PROVIDED MATERIAL.
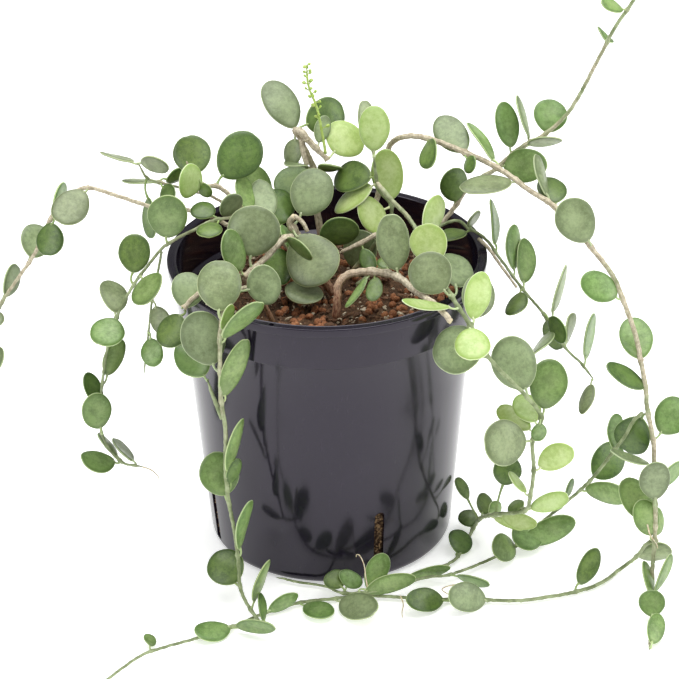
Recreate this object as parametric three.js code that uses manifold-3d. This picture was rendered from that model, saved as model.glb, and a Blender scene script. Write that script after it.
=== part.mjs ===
// A silver dollar vine in a round nursery pot: trailing stems with thick round leaves, rooted in bark soil.
// Millimetres, +Z up. The origin is the middle of the pot's underside, on the surface that it stands on,
// and -Y is the front.
import * as THREE from "three";
import { mergeVertices } from "three/addons/utils/BufferGeometryUtils.js";
import Module from "manifold-3d";

const wasm = await Module();
wasm.setup();

// Driving dimensions of the pot.
const RIM_RADIUS = 100;
const POT_HEIGHT = 195;
const WALL = 1.6;
const LIP_HEIGHT = 5.5;
const LIP_WIDTH = 6;
const BAND_HEIGHT = 30;
const BAND_RADIUS = RIM_RADIUS - 4.8;
const BODY_TOP_RADIUS = BAND_RADIUS - 3.2;
const BODY_FOOT_RADIUS = 78;
const FOOT_CORNER = 6;
const FLOOR_THICKNESS = 2.4;
const ROUND_STEPS = 40;

const SLOT_COUNT = 4;
const SLOT_WIDTH = 6.5;
const SLOT_TOP = 52;
const FIRST_SLOT_ANGLE = -68;
const HANGER_HOLE_COUNT = 3;
const HANGER_HOLE_RADIUS = 1.6;
const FIRST_HANGER_ANGLE = 10;

const SOIL_DEPTH_BELOW_RIM = 30;
const SOIL_TOP = POT_HEIGHT - SOIL_DEPTH_BELOW_RIM;
const GAP = 0.3;

// Driving dimensions of the plant.
const STEM_SIDES = 5;
const STEM_STEP = 15;
const PETIOLE_LENGTH = 4;
const PETIOLE_WIDTH = 1.5;
const LEAF_THICKNESS = 2.2;
const SURFACE_CLEARANCE = 1.5;
const SETTLE_PASSES = 6;
const SEPARATE_LEAF_BREADTH = 23;

// Leaves turn their faces to the light, which comes from the front and above.
const LIGHT = new THREE.Vector3(0, -0.88, 0.48);
const UP = new THREE.Vector3(0, 0, 1);

// A blade's outline: how far along it each section lies, its share of the full breadth, and of the thickness.
const BROAD_BLADE = {
  sections: [[0, 0.26, 0.7], [0.2, 0.76, 1], [0.52, 1, 1], [0.82, 0.76, 1], [1, 0.24, 0.5]],
  across: [1, 0.5, -0.5, -1, -0.5, 0.5],
  through: [0, 1, 1, 0, -1, -1],
};
const SMALL_BLADE = {
  sections: [[0, 0.26, 0.7], [0.35, 1, 1], [0.75, 0.9, 1], [1, 0.24, 0.5]],
  across: [1, 0, -1, 0],
  through: [0, 1, 0, -1],
};

const COLOURS = {
  pot: 0x26242a,
  soil: 0x3b261c,
  stem: 0x9da07a,
  old: 0x8d9f82,
  mid: 0x809a5c,
  deep: 0x52693a,
  lime: 0xb2d074,
};

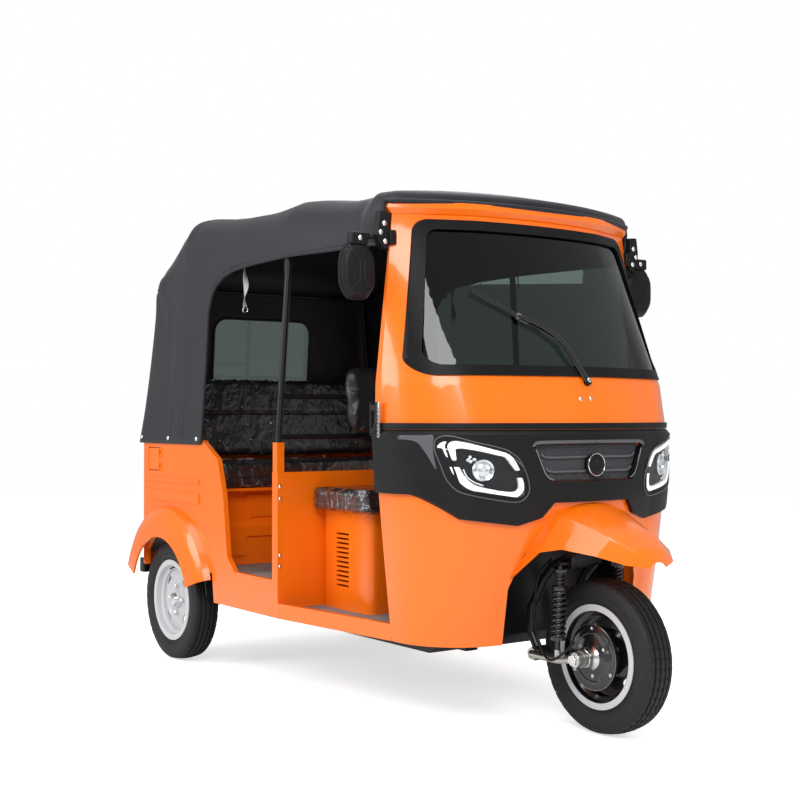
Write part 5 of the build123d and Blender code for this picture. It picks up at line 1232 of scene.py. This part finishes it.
def mirror_shell(side):
    """Shell of a mirror: bevelled front with two grooves, and the rim round the glass at the back."""
    half_x, half_z = MIRROR_HALF
    grooves = [[(s * half_x * u, half_z * v) for u, v in MIRROR_GROOVE] for s in (-1, 1)]
    front, back = [], []
    shares = [2 * i / (MIRROR_GRID - 1) - 1 for i in range(MIRROR_GRID)]
    for u in shares:
        for v in shares:
            most = max(abs(u), abs(v))
            scale = most / octagon_norm(u, v) if most > 0 else 0.0
            px, pz = u * scale * half_x, v * scale * half_z
            bulge = 1.0 - 0.22 * most ** 2 - 0.50 * max(0.0, (most - 0.76) / 0.24) ** 1.8
            bulge -= GROOVE_DROP * sum(bell(gap_to((px, pz), path), 0.0, GROOVE_WIDTH) for path in grooves)
            y = MIRROR_BACK - 0.008 - (MIRROR_BACK - MIRROR_FRONT - 0.008) * bulge
            front.append(on_mirror(side, px, y, pz))
            rim = 1.0 if most < 0.90 else max(0.0, abs(most - 0.955) / 0.045) ** 2
            back.append(on_mirror(side, px, MIRROR_BACK - 0.0045 * rim, pz))
    return two_skins(front + back, MIRROR_GRID, MIRROR_GRID)


def mirror_pane(side):
    """Glass of a mirror, a little hollow from its middle to its edge."""
    half_x, half_z = MIRROR_HALF
    vertices = []
    for j in range(MIRROR_GRID):
        u, v = cos(2 * pi * j / MIRROR_GRID), sin(2 * pi * j / MIRROR_GRID)
        scale = 0.895 / octagon_norm(u, v)
        vertices.append(on_mirror(side, u * scale * half_x, MIRROR_BACK - 0.0036, v * scale * half_z))
    vertices.append(on_mirror(side, 0.0, MIRROR_BACK - 0.0030, 0.0))
    return vertices, [(j, (j + 1) % MIRROR_GRID, MIRROR_GRID) for j in range(MIRROR_GRID)]


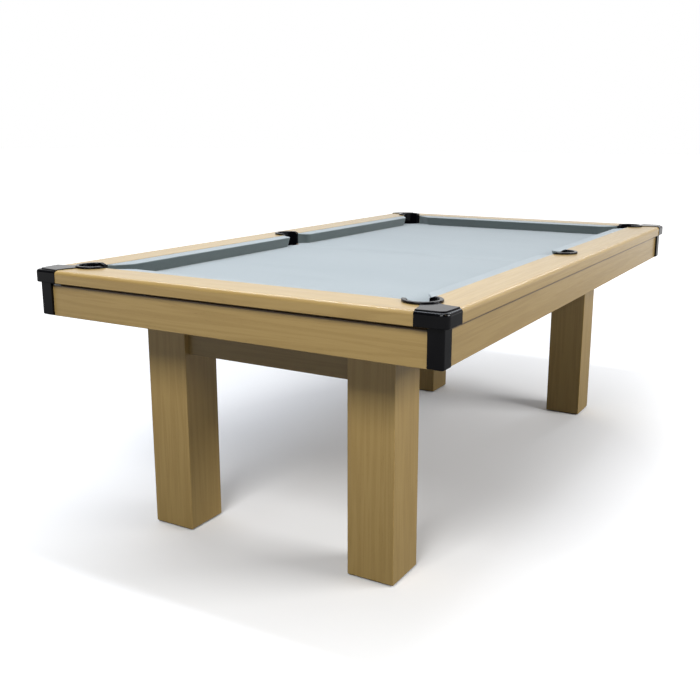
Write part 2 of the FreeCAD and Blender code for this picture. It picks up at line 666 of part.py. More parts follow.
def bracket_screws():
    """Two screws a bracket: one up into the bed and one out into the apron."""
    found = []
    flat_low = BED_BOTTOM - BRACKET_GAUGE
    z = BED_BOTTOM - BRACKET_SCREW
    for x, y, along in bracket_spots():
        if along == "x":
            s = 1 if y > 0 else -1
            found.append(bed_screw(x, y - s * BRACKET_SCREW, flat_low))
            found.append(lying_bolt(x, y - s * BRACKET_GAUGE, z, s * APRON_SCREW_LENGTH, WOOD_SCREW))
        else:
            s = 1 if x > 0 else -1
            found.append(bed_screw(x - s * BRACKET_SCREW, y, flat_low))
            screw = lying_bolt(y, x - s * BRACKET_GAUGE, z, s * APRON_SCREW_LENGTH, WOOD_SCREW)
            found.append(screw.mirror(ORIGIN, FreeCAD.Vector(1, -1, 0)))
    return found


def cup_screws(centre):
    """Three screws through a cup's flange into the bed board."""
    x, y = centre
    turns = [radians(a) for a in (90, 210, 330)]
    r = CUP_FLANGE - CUP_SCREW_INSET
    return [bed_screw(x + r * cos(a), y + r * sin(a), BED_BOTTOM - CUP_BASE) for a in turns]


# ---- the table ----
def build_fasteners():
    corner_centre, side_centre = pocket_centres()
    screws = bracket_screws()
    for end, side in CORNERS:
        screws += [place(screw, end, side) for screw in cup_screws(corner_centre)]
    for side in SIDES:
        screws += [place(screw, "left", side) for screw in cup_screws(side_centre)]
    return {"rail_bolts": rail_bolts(), "leg_bolts": leg_bolts(), "stretcher_bolts": stretcher_bolts(),
            "wood_screws": screws}


def build_parts():
    """Every node's shape, before the fasteners are let into it."""
    parts = {}
    long_rail, end_rail = rail(True), rail(False)
    trim = corner_trim([long_rail, end_rail])
    corner_centre, side_centre = pocket_centres()
    for side in SIDES:
        parts["rail_" + side] = place(long_rail, "left", side)
        parts["apron_" + side] = place(apron_long(), "left", side)
        parts["side_beam_" + side] = place(side_beam(), "left", side)
        parts["side_pocket_" + side] = place(side_pocket(), "left", side)
        parts["pocket_cup_side_" + side] = place(pocket_cup(side_centre), "left", side)
    for end in ENDS:
        parts["rail_" + end] = place(end_rail, end, "front")
        parts["apron_" + end] = place(apron_end(), end, "front")
        parts["cushion_" + end] = place(cushion_end(), end, "front")
        parts["end_stretcher_" + end] = place(end_stretcher(), end, "front")
    for end, side in CORNERS:
        spot = side + "_" + end
        parts["cushion_" + spot] = place(cushion_long(), end, side)
        parts["corner_trim_" + spot] = place(trim, end, side)
        parts["corner_pocket_" + spot] = place(corner_pocket(), end, side)
        parts["pocket_cup_" + spot] = place(pocket_cup(corner_centre), end, side)
        parts["leg_" + spot] = place(leg(), end, side)
        parts["leveller_pad_" + spot] = place(leveller_pad(), end, side)
        parts["leveller_stud_" + spot] = place(leveller_stud(), end, side)
    for x, name in zip(BEAM_X, BEAM_NAMES):
        parts["cross_beam_" + name] = cross_beam(x)
    parts["bed_board"] = bed_board()
    parts["bed_cloth"] = bed_cloth()
    return parts


def build_groups():
    """Identical small pieces that share a node, as lists of separate solids."""
    block = leg_inside(LEG_TOP - TOP_BLOCK, LEG_TOP)
    barrel = cylinder(TNUT_BARREL_RADIUS, -LEG_X, -LEG_Y, 0, FOOT_PLATE_TOP + OVERCUT)
    plate = leg_inside(FOOT_PLATE_BOTTOM, FOOT_PLATE_TOP).cut(barrel)
    return {
        "leg_top_blocks": [place(block, end, side) for end, side in CORNERS],
        "leg_foot_plates": [place(plate, end, side) for end, side in CORNERS],
        "leveller_tnuts": [place(leveller_tnut(), end, side) for end, side in CORNERS],
        "apron_brackets": [bracket(x, y, along) for x, y, along in bracket_spots()],
    }


def let_in(shape, fasteners):
    """Cut the fasteners that reach into a shape out of it."""
    hits = [f for f in fasteners if f.BoundBox.intersect(shape.BoundBox)]
    return shape.cut(hits) if hits else shape


def main():
    os.makedirs("parts", exist_ok=True)
    parts = build_parts()
    groups = build_groups()
    fasteners = build_fasteners()
    every = [f for group in fasteners.values() for f in group]
    moving = ("leveller_pad", "leveller_stud")
    for node, shape in parts.items():
        save(shape if node.startswith(moving) else let_in(shape, every), node)
    for node, pieces in groups.items():
        save(Part.makeCompound([let_in(piece, every) for piece in pieces]), node)
    for node, pieces in fasteners.items():
        save(Part.makeCompound(pieces), node)


main()
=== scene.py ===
"""Looks of the pool table: oak veneer, napped cloth, gloss black mouldings, and soft studio light."""
from math import ceil, cos, hypot, pi, radians, sin, tan

import bmesh
import bpy
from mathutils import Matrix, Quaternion, Vector
from mathutils.geometry import delaunay_2d_cdt


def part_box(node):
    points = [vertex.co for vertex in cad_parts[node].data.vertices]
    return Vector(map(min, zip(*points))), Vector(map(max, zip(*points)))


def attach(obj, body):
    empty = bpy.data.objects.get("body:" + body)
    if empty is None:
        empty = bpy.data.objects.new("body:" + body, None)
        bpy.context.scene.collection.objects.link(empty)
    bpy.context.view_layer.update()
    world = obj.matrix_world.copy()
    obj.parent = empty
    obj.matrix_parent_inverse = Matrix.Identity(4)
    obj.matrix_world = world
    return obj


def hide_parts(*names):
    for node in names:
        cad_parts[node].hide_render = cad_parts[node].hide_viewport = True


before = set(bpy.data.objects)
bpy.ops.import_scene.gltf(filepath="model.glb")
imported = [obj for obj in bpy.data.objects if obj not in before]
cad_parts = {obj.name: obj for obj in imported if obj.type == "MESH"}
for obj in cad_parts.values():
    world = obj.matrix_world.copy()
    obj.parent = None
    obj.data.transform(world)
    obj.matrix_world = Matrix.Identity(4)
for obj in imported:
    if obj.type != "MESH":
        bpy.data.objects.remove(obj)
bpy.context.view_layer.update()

ENDS = {"left": -1, "right": 1}
SIDES = {"front": -1, "back": 1}
CORNERS = [(end, side) for end in ENDS for side in SIDES]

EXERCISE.
Nothing beyond the lines starting at the line containing "for node, shape" and ending at the line containing "zip(*points))), Vector(map(max, zip(*points)))" is to be reproduced; reproduce those lines exactly, both ends included.

COMPLETED TASK.
    for node, shape in parts.items():
        save(shape if node.startswith(moving) else let_in(shape, every), node)
    for node, pieces in groups.items():
        save(Part.makeCompound([let_in(piece, every) for piece in pieces]), node)
    for node, pieces in fasteners.items():
        save(Part.makeCompound(pieces), node)


main()
=== scene.py ===
"""Looks of the pool table: oak veneer, napped cloth, gloss black mouldings, and soft studio light."""
from math import ceil, cos, hypot, pi, radians, sin, tan

import bmesh
import bpy
from mathutils import Matrix, Quaternion, Vector
from mathutils.geometry import delaunay_2d_cdt


def part_box(node):
    points = [vertex.co for vertex in cad_parts[node].data.vertices]
    return Vector(map(min, zip(*points))), Vector(map(max, zip(*points)))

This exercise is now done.